▶ **Task brief**: Set down exactly the lines that run from the line with "in imported if" to the end of the data, and nothing else.

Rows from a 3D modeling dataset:
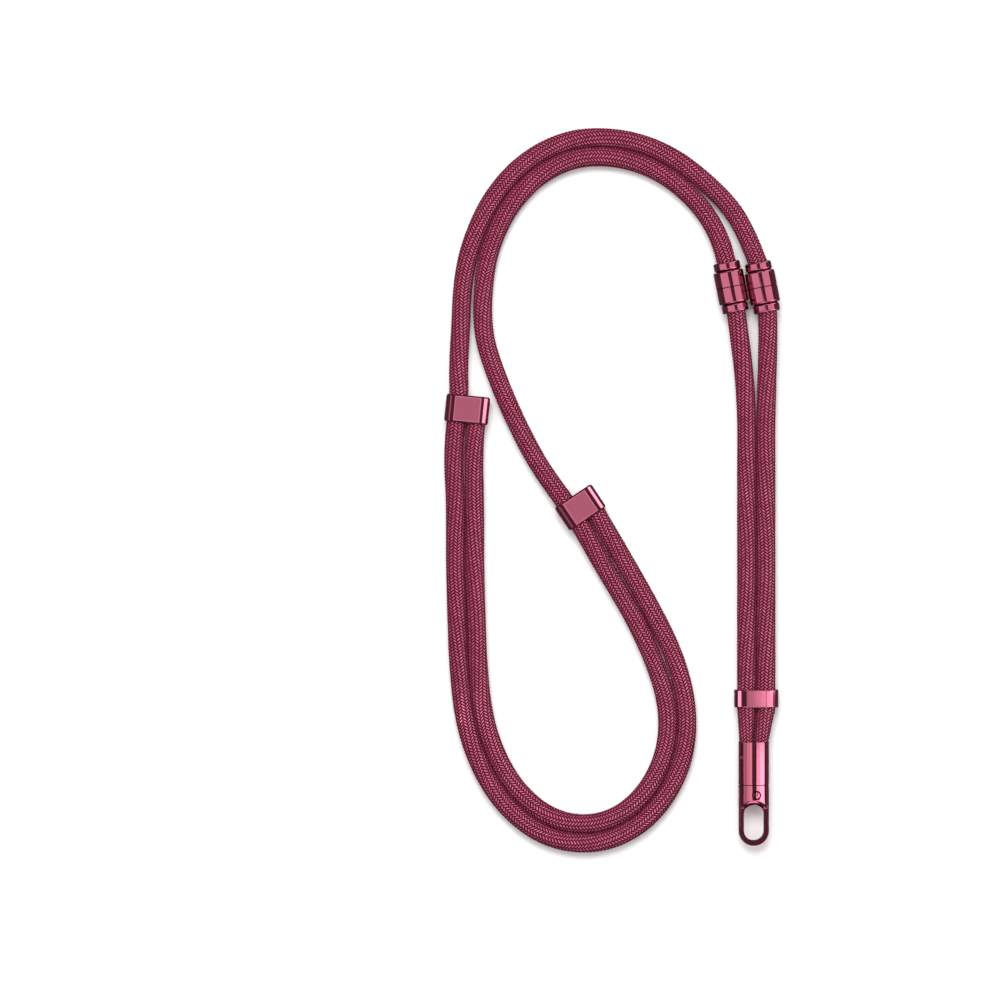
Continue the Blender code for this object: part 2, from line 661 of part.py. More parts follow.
def hook(parent, material):
    """The swivel hook, its spring gate and the pin that the gate turns on."""
    frame = new_frame("hook_frame", parent, (CAP_MOUTH_CENTRE[0], HOOK_TOP_Y, HOOK_RADIUS))
    eye_top = -HOOK_SHOULDER_LENGTH
    window_depth = EYE_WIDTH / 4
    pin = (GATE_PIN_INSET, -GATE_PIN_DROP)
    slot_half = GATE_THICKNESS / 2 + GATE_CLEARANCE
    slot_top = pin[1] + GATE_BOSS_RADIUS + GATE_CLEARANCE
    slot_right = pin[0] + GATE_BOSS_RADIUS + GATE_CLEARANCE
    left = -HOOK_RADIUS - OVERSHOOT

    body = turned("hook", hook_blank_profile(stem=True), frame, material)
    use_cutter(body, ramp_cutter("hook_upper_ramp_cutter", 1, frame))
    use_cutter(body, ramp_cutter("hook_lower_ramp_cutter", -1, frame))
    use_cutter(body, eye_cutter("hook_eye_cutter", frame))
    use_cutter(body, gate_window("hook_window_cutter", -RAMP_END_DROP, 0.0, window_depth, frame))
    slot_outline = [
        (left, -RAMP_END_DROP - OVERSHOOT),
        (-window_depth, -RAMP_END_DROP - OVERSHOOT),
        (-window_depth, eye_top - window_depth),
        (slot_right, eye_top - window_depth),
        (slot_right, slot_top),
        (left, slot_top),
    ]
    slot = prism("hook_slot_cutter", slot_outline, -slot_half, slot_half, "Z", frame)
    use_cutter(body, slot)
    bore_outline = circle_outline(pin, GATE_PIN_RADIUS + PIECE_GAP, BORE_STEPS)
    reach = HOOK_RADIUS + OVERSHOOT
    use_cutter(body, prism("hook_pin_cutter", bore_outline, -reach, reach, "Z", frame))

    pin_reach = math.sqrt(HOOK_RADIUS**2 - (pin[0] + GATE_PIN_RADIUS) ** 2)
    pin_outline = circle_outline(pin, GATE_PIN_RADIUS, BORE_STEPS)
    prism("gate_pin", pin_outline, -pin_reach, pin_reach, "Z", frame, material, CAP_EDGE / 2)

    gate_frame = new_frame("gate_frame", frame, (*pin, 0.0))
    shift = (-pin[0], -pin[1])
    gate = turned("gate", hook_blank_profile(stem=False), gate_frame, material)
    for corner in gate.data.vertices:
        corner.co.x += shift[0]
        corner.co.y += shift[1]
    root_low = eye_top - EYE_WIDTH / 2
    root_outline = [
        (left, root_low),
        (-window_depth, root_low),
        *arc(pin, GATE_BOSS_RADIUS, -math.pi / 3, math.pi / 2, 2 * ARC_STEPS),
        (left, pin[1] + GATE_BOSS_RADIUS),
    ]
    half = GATE_THICKNESS / 2
    envelope = prism("gate_envelope", root_outline, -half, half, "Z", frame)
    bar_top = -RAMP_END_DROP - GATE_CLEARANCE
    window = gate_window("gate_bar", bar_top, GATE_CLEARANCE, window_depth, frame)
    level = HOOK_PLATE_THICKNESS / 2
    plate_outline = [(-reach, -level), (reach, -level), (reach, level), (-reach, level)]
    plate = prism("gate_plate", plate_outline, -HOOK_LENGTH - OVERSHOOT, OVERSHOOT, "Y", frame)
    use_cutter(window, plate, "INTERSECT")
    use_cutter(envelope, window, "UNION")
    use_cutter(gate, envelope, "INTERSECT")
    use_cutter(gate, eye_cutter("gate_eye_cutter", frame))
    bore = prism("gate_pin_cutter", bore_outline, -reach, reach, "Z", frame)
    use_cutter(gate, bore)


def stand_on_origin(root):
    """Moves everything so that the origin is under the middle of the hard pieces."""
    bpy.context.view_layer.update()
    graph = bpy.context.evaluated_depsgraph_get()
    corners = []
    for piece in bpy.context.scene.objects:
        if piece.type != "MESH" or piece.hide_render:
            continue
        evaluated = piece.evaluated_get(graph)
        corners += [evaluated.matrix_world @ v.co for v in evaluated.to_mesh().vertices]
        evaluated.to_mesh_clear()
    for axis in (0, 1):
        values = [corner[axis] for corner in corners]
        root.location[axis] = -(min(values) + max(values)) / 2


def main():
    """Builds the strap."""
    for leftover in list(bpy.data.objects):
        bpy.data.objects.remove(leftover)
    rope_material = make_material("braided_rope", (0.26, 0.022, 0.080), 0.75, 0.0)
    metal = make_material("lacquered_metal", (0.43, 0.072, 0.140), 0.25, 1.0)
    root = new_object("strap_frame", None, None)

    long_rope("rope_outer_long", 1, root, rope_material)
    long_rope("rope_inner_long", -1, root, rope_material)
    short_rope("rope_outer_short", 1, root, rope_material)
    short_rope("rope_inner_short", -1, root, rope_material)
    clasp("outer_clasp", 1, root, metal)
    clasp("inner_clasp", -1, root, metal)
    slider("slider_left", SLIDER_LEFT_CENTRE, SLIDER_LEFT_TILT, root, metal)
    slider("slider_right", SLIDER_RIGHT_CENTRE, SLIDER_RIGHT_TILT, root, metal)
    keeper(root, metal)
    end_cap(root, metal)
    hook(root, metal)
    stand_on_origin(root)


main()
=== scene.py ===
"""Looks of a phone crossbody strap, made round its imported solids.

The strap lies flat on a pale floor. Its ropes are braided tubes along the routes of the CAD
ropes. Its fittings are lacquered metal, turned or carved to the CAD sizes with rounded edges.
Everything is in metres, +Z up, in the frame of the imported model.
"""

from __future__ import annotations

import logging
import math
from collections.abc import Callable, Iterable, Sequence
from dataclasses import dataclass, field
from enum import Enum
from typing import ClassVar

import bmesh
import bpy
import numpy as np
from mathutils import Matrix, Quaternion, Vector


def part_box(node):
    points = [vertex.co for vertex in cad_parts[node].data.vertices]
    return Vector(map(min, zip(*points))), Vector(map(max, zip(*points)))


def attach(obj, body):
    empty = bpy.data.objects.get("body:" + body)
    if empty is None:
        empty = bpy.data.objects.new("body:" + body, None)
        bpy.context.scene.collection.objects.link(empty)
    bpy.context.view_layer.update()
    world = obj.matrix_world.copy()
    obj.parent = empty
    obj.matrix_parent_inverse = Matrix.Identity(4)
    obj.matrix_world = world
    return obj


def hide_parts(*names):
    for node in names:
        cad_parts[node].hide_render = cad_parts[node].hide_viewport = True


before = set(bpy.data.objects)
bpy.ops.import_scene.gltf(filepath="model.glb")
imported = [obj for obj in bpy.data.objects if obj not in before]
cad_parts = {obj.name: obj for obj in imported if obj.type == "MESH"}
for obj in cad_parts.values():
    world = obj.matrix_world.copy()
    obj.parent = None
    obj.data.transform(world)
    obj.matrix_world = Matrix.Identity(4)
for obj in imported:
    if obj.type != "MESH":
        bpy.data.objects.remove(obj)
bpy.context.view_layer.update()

log = logging.getLogger("strap")

Point = tuple[float, float]
Outline = list[Point]
Colour = tuple[float, float, float]

# The face layer of painted light on the lacquer: highlights on rims, shade in grooves.
PAINTED_LIGHT_LAYER = "rim"
METAL_SLOT = "lacquered_metal"

# How far a cutter reaches past what it cuts.
OVERCUT = 0.002
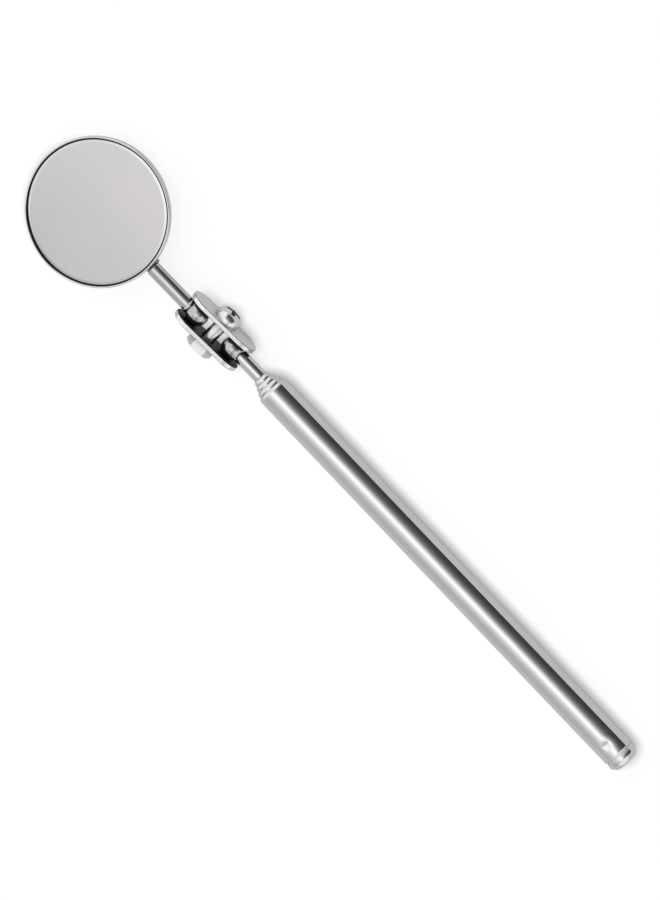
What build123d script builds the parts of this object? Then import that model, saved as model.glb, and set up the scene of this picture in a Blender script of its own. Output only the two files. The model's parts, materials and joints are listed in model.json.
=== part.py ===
from build123d import *
import os
from math import cos, radians, sin, sqrt

# Telescoping inspection mirror, in millimetres.
# It lies on a table, z = 0: the telescope runs along X, with the mirror towards +X and the plug
# towards -X. The clamp stands on its plates' edges, with its screw head towards -Y, and rises a
# little towards the mirror, which faces up. The origin is under the telescope's axis, midway along
# the whole tool.

# telescope
WALL = 0.25
HANDLE_RADIUS = 3.5
RADIUS_STEP = 0.5
TUBE_COUNT = 3
HANDLE_LENGTH = 102.6
MOUTH_STEP = 1.06
LIP_LENGTH = 1.15
LIP_LAND = 0.3
LIP_EDGE = 0.2
LIP_PLAY = 0.03
ROD_RADIUS = 1.5
ROD_BALL_TO_MOUTH = 11.4

# tails of the sliding sections, with their springs
TAIL_LENGTH = 4.2
TAIL_GAP = 0.3
BEAD_LENGTH = 0.6
BEAD_HEIGHT = 0.17
GROOVE_DEPTH = 0.15
GROOVE_SLOPE = 0.15
SPRING_SHEET = 0.14
SPRING_PLAY = 0.02
SPRING_SPLIT_DEG = 20.0
SPRING_SLOT_LENGTH = 1.9
SPRING_SLOT_WIDTH = 0.45

# end plug
PLUG_RADIUS = 3.47
PLUG_LENGTH = 2.57
PLUG_ROUND = 1.6
PLUG_SPIGOT = 5.0
STAKE_FROM_END = 2.9
STAKE_TOOL_RADIUS = 3.0
STAKE_DEPTH = 0.22
STAKE_ANGLE = 3.0

# ball joints and clamp
BALL_RADIUS = 2.5
BALL_SPACING = 10.05
BALL_PLAY = 0.03
BALL_BORE = 1.02
BALL_BORE_DEPTH = 3.6
SPIGOT_RADIUS = 1.0
SPIGOT_PLAY = 0.05
PLATE_WIDTH = 7.0
PLATE_THICKNESS = 1.0
PLATE_GAP = 4.3
PLATE_EDGE_ROUND = 0.14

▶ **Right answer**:
cad_parts = {obj.name: obj for obj in imported if obj.type == "MESH"}
for obj in cad_parts.values():
    world = obj.matrix_world.copy()
    obj.parent = None
    obj.data.transform(world)
    obj.matrix_world = Matrix.Identity(4)
for obj in imported:
    if obj.type != "MESH":
        bpy.data.objects.remove(obj)
bpy.context.view_layer.update()

log = logging.getLogger("strap")

Point = tuple[float, float]
Outline = list[Point]
Colour = tuple[float, float, float]

# The face layer of painted light on the lacquer: highlights on rims, shade in grooves.
PAINTED_LIGHT_LAYER = "rim"
METAL_SLOT = "lacquered_metal"

# How far a cutter reaches past what it cuts.
OVERCUT = 0.002
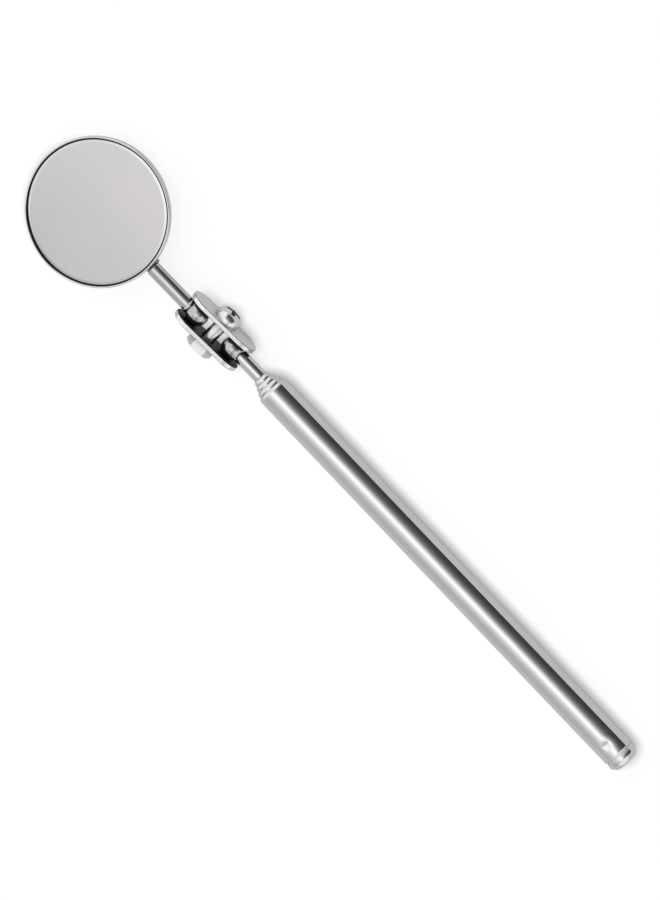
What build123d script builds the parts of this object? Then import that model, saved as model.glb, and set up the scene of this picture in a Blender script of its own. Output only the two files. The model's parts, materials and joints are listed in model.json.
=== part.py ===
from build123d import *
import os
from math import cos, radians, sin, sqrt

# Telescoping inspection mirror, in millimetres.
# It lies on a table, z = 0: the telescope runs along X, with the mirror towards +X and the plug
# towards -X. The clamp stands on its plates' edges, with its screw head towards -Y, and rises a
# little towards the mirror, which faces up. The origin is under the telescope's axis, midway along
# the whole tool.

# telescope
WALL = 0.25
HANDLE_RADIUS = 3.5
RADIUS_STEP = 0.5
TUBE_COUNT = 3
HANDLE_LENGTH = 102.6
MOUTH_STEP = 1.06
LIP_LENGTH = 1.15
LIP_LAND = 0.3
LIP_EDGE = 0.2
LIP_PLAY = 0.03
ROD_RADIUS = 1.5
ROD_BALL_TO_MOUTH = 11.4

# tails of the sliding sections, with their springs
TAIL_LENGTH = 4.2
TAIL_GAP = 0.3
BEAD_LENGTH = 0.6
BEAD_HEIGHT = 0.17
GROOVE_DEPTH = 0.15
GROOVE_SLOPE = 0.15
SPRING_SHEET = 0.14
SPRING_PLAY = 0.02
SPRING_SPLIT_DEG = 20.0
SPRING_SLOT_LENGTH = 1.9
SPRING_SLOT_WIDTH = 0.45

# end plug
PLUG_RADIUS = 3.47
PLUG_LENGTH = 2.57
PLUG_ROUND = 1.6
PLUG_SPIGOT = 5.0
STAKE_FROM_END = 2.9
STAKE_TOOL_RADIUS = 3.0
STAKE_DEPTH = 0.22
STAKE_ANGLE = 3.0

# ball joints and clamp
BALL_RADIUS = 2.5
BALL_SPACING = 10.05
BALL_PLAY = 0.03
BALL_BORE = 1.02
BALL_BORE_DEPTH = 3.6
SPIGOT_RADIUS = 1.0
SPIGOT_PLAY = 0.05
PLATE_WIDTH = 7.0
PLATE_THICKNESS = 1.0
PLATE_GAP = 4.3
PLATE_EDGE_ROUND = 0.14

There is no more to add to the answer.